-- THE RECORDS --

▬▬▬▬▬▬

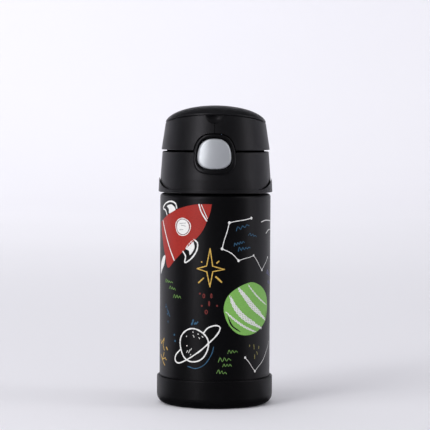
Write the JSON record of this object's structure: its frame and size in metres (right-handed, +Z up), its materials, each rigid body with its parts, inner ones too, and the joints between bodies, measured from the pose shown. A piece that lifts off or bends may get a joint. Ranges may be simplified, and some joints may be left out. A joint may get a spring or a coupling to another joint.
{
  "type": "insulated straw bottle",
  "caption": "Insulated steel drinking bottle with a screw lid, a push-button flip-up cover, a fold-down silicone spout and a straw.",
  "frame": {"origin": "centre of the base, on the surface that the bottle stands on", "axes": "+Z up along the bottle's axis, -Y towards the button at the front, +X to the right seen from the front"},
  "size_m": [0.07, 0.07, 0.18],
  "materials": {
    "body_paint": "matte black powder coat with printed doodles",
    "steel": "brushed stainless steel",
    "boot_plastic": "matte moulded black",
    "lid_plastic": "fine satin moulded black",
    "core_plastic": "moulded charcoal",
    "bezel_plastic": "semi-gloss moulded black",
    "button_silver": "satin silver paint",
    "silicone": "soft translucent silicone",
    "seal_rubber": "soft dark silicone",
    "straw_plastic": "translucent plastic",
    "spring_steel": "drawn spring steel wire"
  },
  "bodies": {
    "bottle": {"outer_shell": "body_paint", "inner_liner": "steel", "base_plate": "steel", "getter": "steel", "boot": "boot_plastic"},
    "seal": {"lid_gasket": "silicone"},
    "lid": {"grip_ring": "lid_plastic", "lid_collar": "lid_plastic", "lid_core": "core_plastic", "vent_valve": "silicone", "spout_base": "silicone", "stem_seal": "seal_rubber", "straw": "straw_plastic", "button_bezel": "bezel_plastic", "button_spring_left": "spring_steel", "button_spring_right": "spring_steel", "hinge_pin": "spring_steel", "hinge_spring": "spring_steel"},
    "cover": {"cover_shell": "lid_plastic", "cover_cap": "lid_plastic"},
    "spout": {"mouthpiece": "silicone"},
    "button": {"button_cap": "button_silver", "latch_slider": "core_plastic"}
  },
  "joints": [
    {"name": "lid_lift", "type": "slide", "parent": "bottle", "child": "seal", "axis": [0, 0, 1], "range_m": [0, 0.006]},
    {"name": "lid_turn", "type": "hinge", "parent": "seal", "child": "lid", "pos_m": [0, 0, 0.14], "axis": [0, 0, 1], "range_deg": [0, 540]},
    {"name": "cover_hinge", "type": "hinge", "parent": "lid", "child": "cover", "pos_m": [0, 0.03, 0.1554], "axis": [-1, 0, 0], "range_deg": [0, 110], "deforming": ["hinge_spring"]},
    {"name": "spout_bend", "type": "hinge", "parent": "lid", "child": "spout", "pos_m": [0, 0.008, 0.1588], "axis": [-1, 0, 0], "range_deg": [0, 66]},
    {"name": "button_press", "type": "slide", "parent": "lid", "child": "button", "axis": [0, 1, 0], "range_m": [0, 0.0018], "stiffness_N_per_m": 300, "deforming": ["button_spring_left", "button_spring_right"]}
  ],
  "couplings": [
    {"joint": "lid_lift", "follows": "lid_turn", "m_per_rad": 0.0006366},
    {"joint": "spout_bend", "follows": "cover_hinge", "ratio": 0.6}
  ]
}
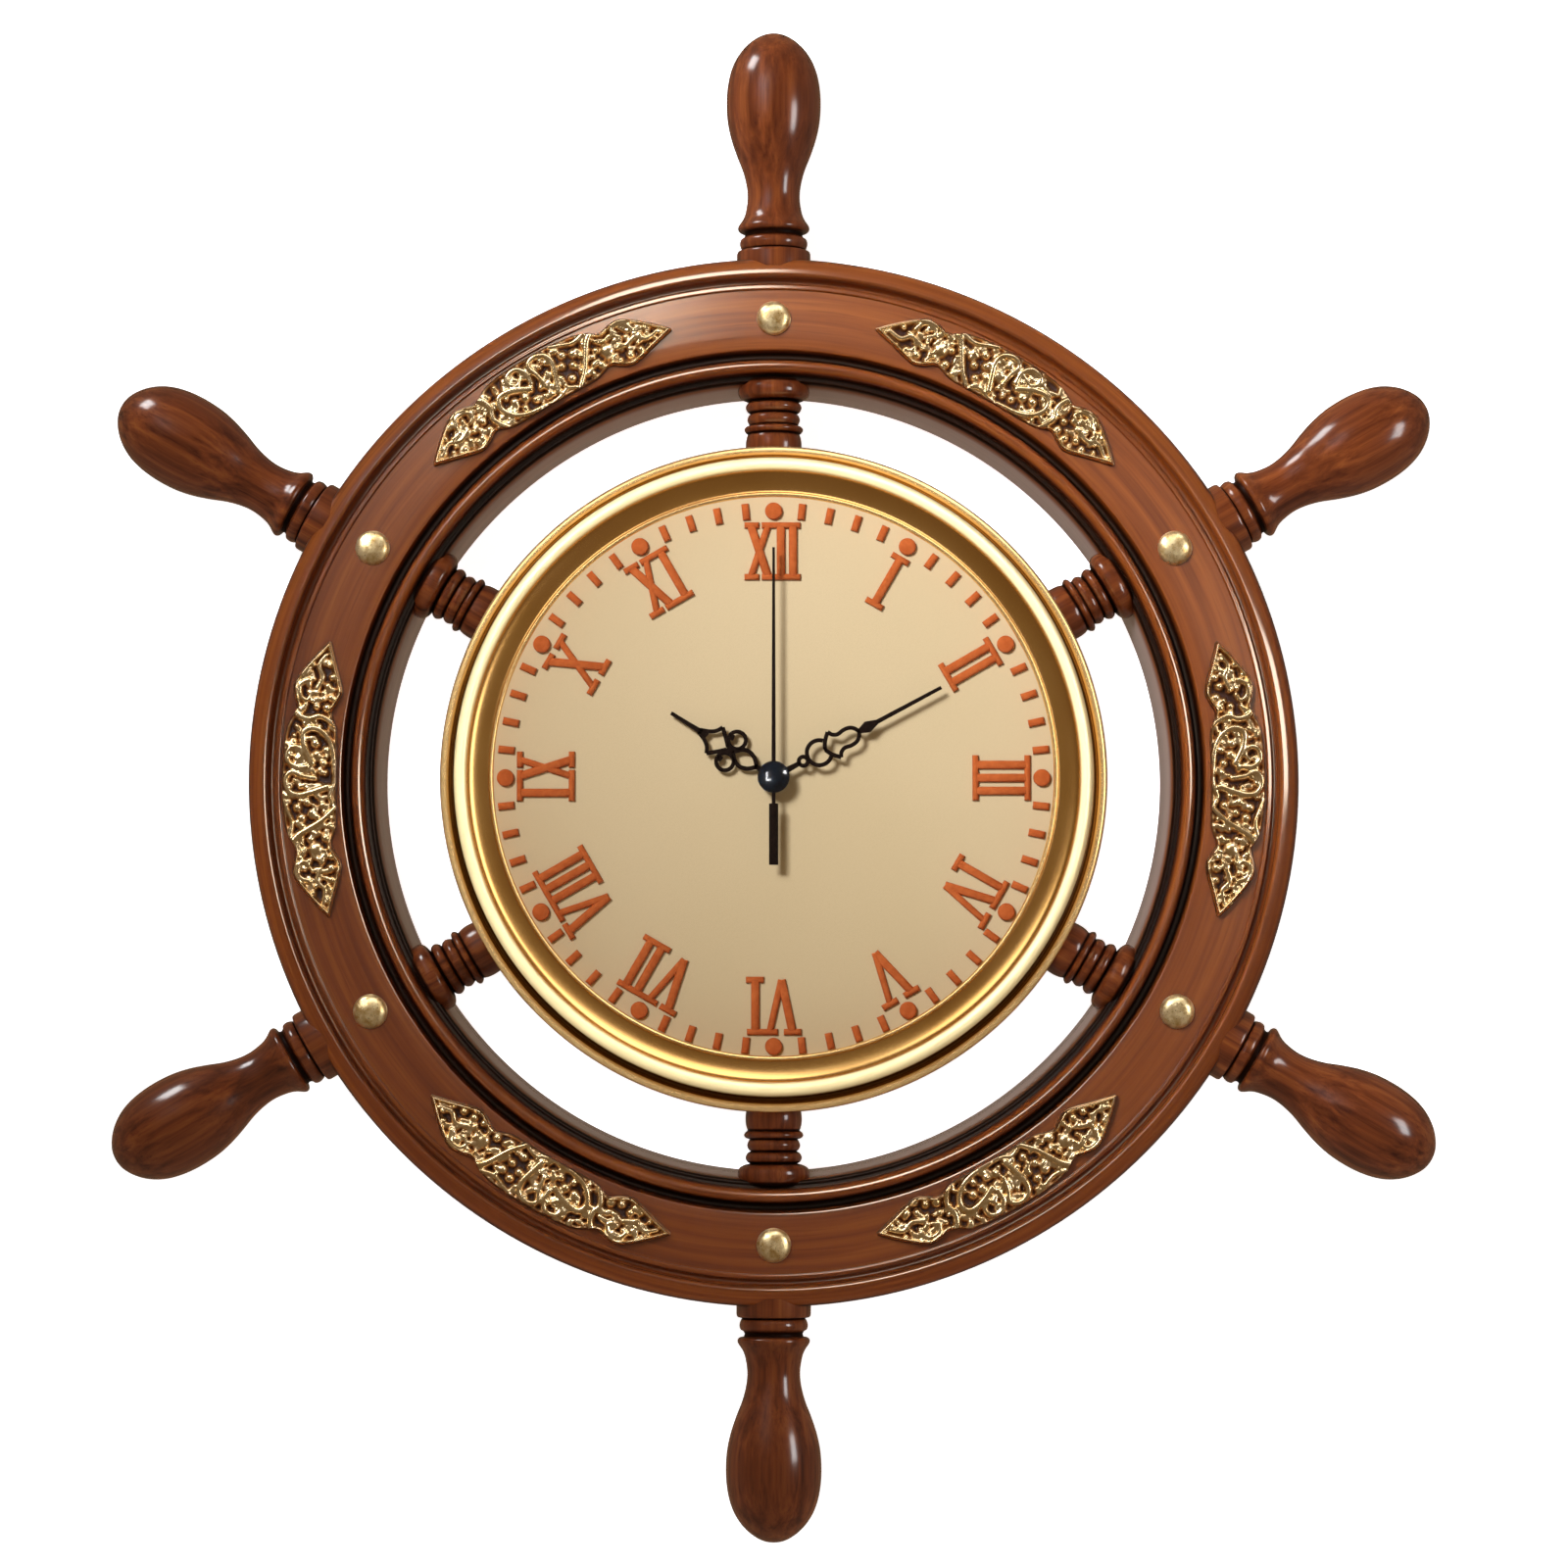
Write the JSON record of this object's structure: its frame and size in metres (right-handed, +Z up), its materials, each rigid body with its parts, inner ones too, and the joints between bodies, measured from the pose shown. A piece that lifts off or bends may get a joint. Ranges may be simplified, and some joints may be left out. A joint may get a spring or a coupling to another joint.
{
  "type": "ship wheel clock",
  "caption": "Round wall clock in the hub of a wooden ship's wheel, with turned spokes and handles, a brass bezel, gilt rim plaques, Roman dial and pierced hands.",
  "frame": {"origin": "the point on the wall plane where the wall screw bears in the keyhole hanger; the hands turn about a line along Y that lies 62 mm below it", "axes": "-Y out of the wall towards the viewer, +X to the viewer's right, +Z up"},
  "size_m": [0.3984, 0.0455, 0.457],
  "materials": {
    "wood": "stained and gloss lacquered",
    "brass": "polished",
    "gilt": "cast, antique gilt with dark recesses",
    "glass": "clear",
    "dial": "satin cream",
    "hand": "black enamel",
    "case": "moulded black",
    "gear": "moulded white",
    "steel": "zinc plated",
    "copper": "enamelled copper winding",
    "board": "green solder resist",
    "battery": "plain grey sleeve",
    "rubber": "matt black"
  },
  "bodies": {
    "wheel": {"rim_front": "wood", "rim_back": "wood", "spoke_1": "wood", "spoke_2": "wood", "spoke_3": "wood", "spoke_4": "wood", "spoke_5": "wood", "spoke_6": "wood", "stud_1": "brass", "stud_2": "brass", "stud_3": "brass", "stud_4": "brass", "stud_5": "brass", "stud_6": "brass", "ornament_1": "gilt", "ornament_2": "gilt", "ornament_3": "gilt", "ornament_4": "gilt", "ornament_5": "gilt", "ornament_6": "gilt", "hub_block": "wood", "keyhole_hanger": "steel", "hanger_screw_1": "steel", "hanger_screw_2": "steel", "bezel": "brass", "bezel_screw_1": "steel", "bezel_screw_2": "steel", "bezel_screw_3": "steel", "lens": "glass", "dial": "dial", "movement_base": "case", "movement_cover": "case", "middle_plate": "case", "mounting_nut": "brass", "mounting_washer": "rubber", "stator": "steel", "coil": "copper", "circuit_board": "board", "battery": "battery", "contact_plus": "steel", "contact_minus": "steel"},
    "seconds": {"second_hand": "hand", "second_wheel": "gear"},
    "minutes": {"minute_hand": "hand", "centre_wheel": "gear"},
    "hours": {"hour_hand": "hand", "hour_wheel": "gear"},
    "third": {"third_wheel": "gear"},
    "step": {"step_wheel": "gear"},
    "rotor": {"rotor": "steel"},
    "reduction": {"minute_wheel": "gear"},
    "knob": {"setting_knob": "gear"}
  },
  "joints": [
    {"name": "second_hand_turn", "type": "hinge", "parent": "wheel", "child": "seconds", "pos_m": [0, -0.012, -0.062], "axis": [0, 1, 0], "continuous": true},
    {"name": "minute_hand_turn", "type": "hinge", "parent": "wheel", "child": "minutes", "pos_m": [0, -0.012, -0.062], "axis": [0, 1, 0], "continuous": true},
    {"name": "hour_hand_turn", "type": "hinge", "parent": "wheel", "child": "hours", "pos_m": [0, -0.012, -0.062], "axis": [0, 1, 0], "continuous": true},
    {"name": "third_wheel_turn", "type": "hinge", "parent": "wheel", "child": "third", "pos_m": [-0.01, -0.012, -0.062], "axis": [0, 1, 0], "continuous": true},
    {"name": "step_wheel_turn", "type": "hinge", "parent": "wheel", "child": "step", "pos_m": [0.0081, -0.012, -0.062], "axis": [0, 1, 0], "continuous": true},
    {"name": "rotor_turn", "type": "hinge", "parent": "wheel", "child": "rotor", "pos_m": [0.01345, -0.012, -0.05665], "axis": [0, 1, 0], "continuous": true},
    {"name": "minute_wheel_turn", "type": "hinge", "parent": "wheel", "child": "reduction", "pos_m": [0, -0.012, -0.0524], "axis": [0, 1, 0], "continuous": true},
    {"name": "setting_knob_turn", "type": "hinge", "parent": "wheel", "child": "knob", "pos_m": [-0.00831, -0.012, -0.0476], "axis": [0, 1, 0], "continuous": true}
  ],
  "couplings": [
    {"joint": "minute_hand_turn", "follows": "second_hand_turn", "ratio": 0.016667},
    {"joint": "hour_hand_turn", "follows": "second_hand_turn", "ratio": 0.0013889},
    {"joint": "third_wheel_turn", "follows": "second_hand_turn", "ratio": -0.13333},
    {"joint": "step_wheel_turn", "follows": "second_hand_turn", "ratio": -5},
    {"joint": "rotor_turn", "follows": "second_hand_turn", "ratio": 30},
    {"joint": "minute_wheel_turn", "follows": "second_hand_turn", "ratio": -0.0055556},
    {"joint": "setting_knob_turn", "follows": "second_hand_turn", "ratio": 0.016667}
  ]
}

▬▬▬▬▬▬

-- PROBLEM STATEMENT --
Copy all the records above exactly, missing none.

-- SOLVED PROBLEM --
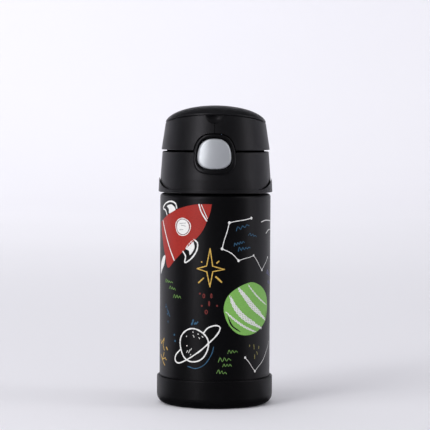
Write the JSON record of this object's structure: its frame and size in metres (right-handed, +Z up), its materials, each rigid body with its parts, inner ones too, and the joints between bodies, measured from the pose shown. A piece that lifts off or bends may get a joint. Ranges may be simplified, and some joints may be left out. A joint may get a spring or a coupling to another joint.
{
  "type": "insulated straw bottle",
  "caption": "Insulated steel drinking bottle with a screw lid, a push-button flip-up cover, a fold-down silicone spout and a straw.",
  "frame": {"origin": "centre of the base, on the surface that the bottle stands on", "axes": "+Z up along the bottle's axis, -Y towards the button at the front, +X to the right seen from the front"},
  "size_m": [0.07, 0.07, 0.18],
  "materials": {
    "body_paint": "matte black powder coat with printed doodles",
    "steel": "brushed stainless steel",
    "boot_plastic": "matte moulded black",
    "lid_plastic": "fine satin moulded black",
    "core_plastic": "moulded charcoal",
    "bezel_plastic": "semi-gloss moulded black",
    "button_silver": "satin silver paint",
    "silicone": "soft translucent silicone",
    "seal_rubber": "soft dark silicone",
    "straw_plastic": "translucent plastic",
    "spring_steel": "drawn spring steel wire"
  },
  "bodies": {
    "bottle": {"outer_shell": "body_paint", "inner_liner": "steel", "base_plate": "steel", "getter": "steel", "boot": "boot_plastic"},
    "seal": {"lid_gasket": "silicone"},
    "lid": {"grip_ring": "lid_plastic", "lid_collar": "lid_plastic", "lid_core": "core_plastic", "vent_valve": "silicone", "spout_base": "silicone", "stem_seal": "seal_rubber", "straw": "straw_plastic", "button_bezel": "bezel_plastic", "button_spring_left": "spring_steel", "button_spring_right": "spring_steel", "hinge_pin": "spring_steel", "hinge_spring": "spring_steel"},
    "cover": {"cover_shell": "lid_plastic", "cover_cap": "lid_plastic"},
    "spout": {"mouthpiece": "silicone"},
    "button": {"button_cap": "button_silver", "latch_slider": "core_plastic"}
  },
  "joints": [
    {"name": "lid_lift", "type": "slide", "parent": "bottle", "child": "seal", "axis": [0, 0, 1], "range_m": [0, 0.006]},
    {"name": "lid_turn", "type": "hinge", "parent": "seal", "child": "lid", "pos_m": [0, 0, 0.14], "axis": [0, 0, 1], "range_deg": [0, 540]},
    {"name": "cover_hinge", "type": "hinge", "parent": "lid", "child": "cover", "pos_m": [0, 0.03, 0.1554], "axis": [-1, 0, 0], "range_deg": [0, 110], "deforming": ["hinge_spring"]},
    {"name": "spout_bend", "type": "hinge", "parent": "lid", "child": "spout", "pos_m": [0, 0.008, 0.1588], "axis": [-1, 0, 0], "range_deg": [0, 66]},
    {"name": "button_press", "type": "slide", "parent": "lid", "child": "button", "axis": [0, 1, 0], "range_m": [0, 0.0018], "stiffness_N_per_m": 300, "deforming": ["button_spring_left", "button_spring_right"]}
  ],
  "couplings": [
    {"joint": "lid_lift", "follows": "lid_turn", "m_per_rad": 0.0006366},
    {"joint": "spout_bend", "follows": "cover_hinge", "ratio": 0.6}
  ]
}
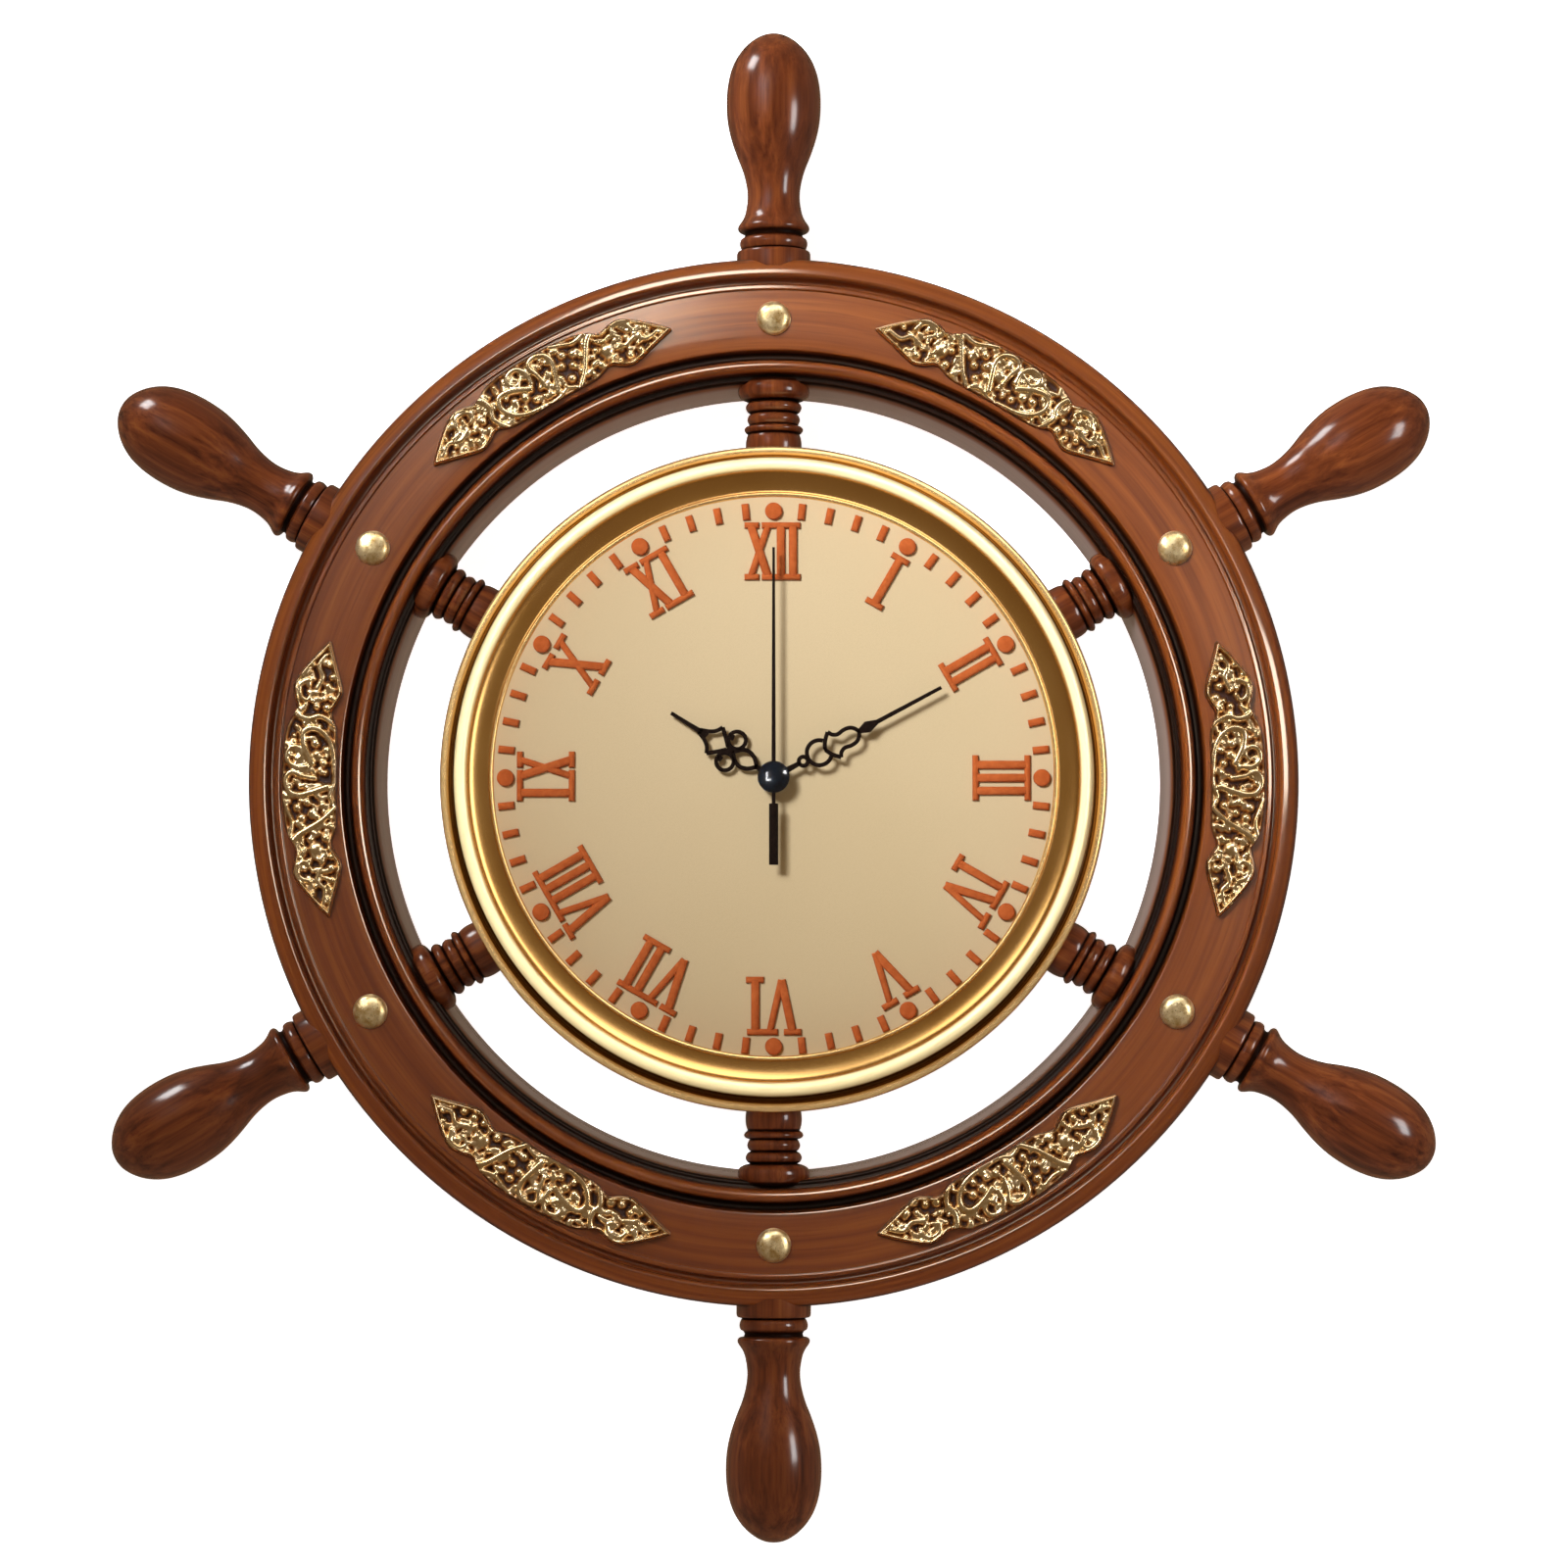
Write the JSON record of this object's structure: its frame and size in metres (right-handed, +Z up), its materials, each rigid body with its parts, inner ones too, and the joints between bodies, measured from the pose shown. A piece that lifts off or bends may get a joint. Ranges may be simplified, and some joints may be left out. A joint may get a spring or a coupling to another joint.
{
  "type": "ship wheel clock",
  "caption": "Round wall clock in the hub of a wooden ship's wheel, with turned spokes and handles, a brass bezel, gilt rim plaques, Roman dial and pierced hands.",
  "frame": {"origin": "the point on the wall plane where the wall screw bears in the keyhole hanger; the hands turn about a line along Y that lies 62 mm below it", "axes": "-Y out of the wall towards the viewer, +X to the viewer's right, +Z up"},
  "size_m": [0.3984, 0.0455, 0.457],
  "materials": {
    "wood": "stained and gloss lacquered",
    "brass": "polished",
    "gilt": "cast, antique gilt with dark recesses",
    "glass": "clear",
    "dial": "satin cream",
    "hand": "black enamel",
    "case": "moulded black",
    "gear": "moulded white",
    "steel": "zinc plated",
    "copper": "enamelled copper winding",
    "board": "green solder resist",
    "battery": "plain grey sleeve",
    "rubber": "matt black"
  },
  "bodies": {
    "wheel": {"rim_front": "wood", "rim_back": "wood", "spoke_1": "wood", "spoke_2": "wood", "spoke_3": "wood", "spoke_4": "wood", "spoke_5": "wood", "spoke_6": "wood", "stud_1": "brass", "stud_2": "brass", "stud_3": "brass", "stud_4": "brass", "stud_5": "brass", "stud_6": "brass", "ornament_1": "gilt", "ornament_2": "gilt", "ornament_3": "gilt", "ornament_4": "gilt", "ornament_5": "gilt", "ornament_6": "gilt", "hub_block": "wood", "keyhole_hanger": "steel", "hanger_screw_1": "steel", "hanger_screw_2": "steel", "bezel": "brass", "bezel_screw_1": "steel", "bezel_screw_2": "steel", "bezel_screw_3": "steel", "lens": "glass", "dial": "dial", "movement_base": "case", "movement_cover": "case", "middle_plate": "case", "mounting_nut": "brass", "mounting_washer": "rubber", "stator": "steel", "coil": "copper", "circuit_board": "board", "battery": "battery", "contact_plus": "steel", "contact_minus": "steel"},
    "seconds": {"second_hand": "hand", "second_wheel": "gear"},
    "minutes": {"minute_hand": "hand", "centre_wheel": "gear"},
    "hours": {"hour_hand": "hand", "hour_wheel": "gear"},
    "third": {"third_wheel": "gear"},
    "step": {"step_wheel": "gear"},
    "rotor": {"rotor": "steel"},
    "reduction": {"minute_wheel": "gear"},
    "knob": {"setting_knob": "gear"}
  },
  "joints": [
    {"name": "second_hand_turn", "type": "hinge", "parent": "wheel", "child": "seconds", "pos_m": [0, -0.012, -0.062], "axis": [0, 1, 0], "continuous": true},
    {"name": "minute_hand_turn", "type": "hinge", "parent": "wheel", "child": "minutes", "pos_m": [0, -0.012, -0.062], "axis": [0, 1, 0], "continuous": true},
    {"name": "hour_hand_turn", "type": "hinge", "parent": "wheel", "child": "hours", "pos_m": [0, -0.012, -0.062], "axis": [0, 1, 0], "continuous": true},
    {"name": "third_wheel_turn", "type": "hinge", "parent": "wheel", "child": "third", "pos_m": [-0.01, -0.012, -0.062], "axis": [0, 1, 0], "continuous": true},
    {"name": "step_wheel_turn", "type": "hinge", "parent": "wheel", "child": "step", "pos_m": [0.0081, -0.012, -0.062], "axis": [0, 1, 0], "continuous": true},
    {"name": "rotor_turn", "type": "hinge", "parent": "wheel", "child": "rotor", "pos_m": [0.01345, -0.012, -0.05665], "axis": [0, 1, 0], "continuous": true},
    {"name": "minute_wheel_turn", "type": "hinge", "parent": "wheel", "child": "reduction", "pos_m": [0, -0.012, -0.0524], "axis": [0, 1, 0], "continuous": true},
    {"name": "setting_knob_turn", "type": "hinge", "parent": "wheel", "child": "knob", "pos_m": [-0.00831, -0.012, -0.0476], "axis": [0, 1, 0], "continuous": true}
  ],
  "couplings": [
    {"joint": "minute_hand_turn", "follows": "second_hand_turn", "ratio": 0.016667},
    {"joint": "hour_hand_turn", "follows": "second_hand_turn", "ratio": 0.0013889},
    {"joint": "third_wheel_turn", "follows": "second_hand_turn", "ratio": -0.13333},
    {"joint": "step_wheel_turn", "follows": "second_hand_turn", "ratio": -5},
    {"joint": "rotor_turn", "follows": "second_hand_turn", "ratio": 30},
    {"joint": "minute_wheel_turn", "follows": "second_hand_turn", "ratio": -0.0055556},
    {"joint": "setting_knob_turn", "follows": "second_hand_turn", "ratio": 0.016667}
  ]
}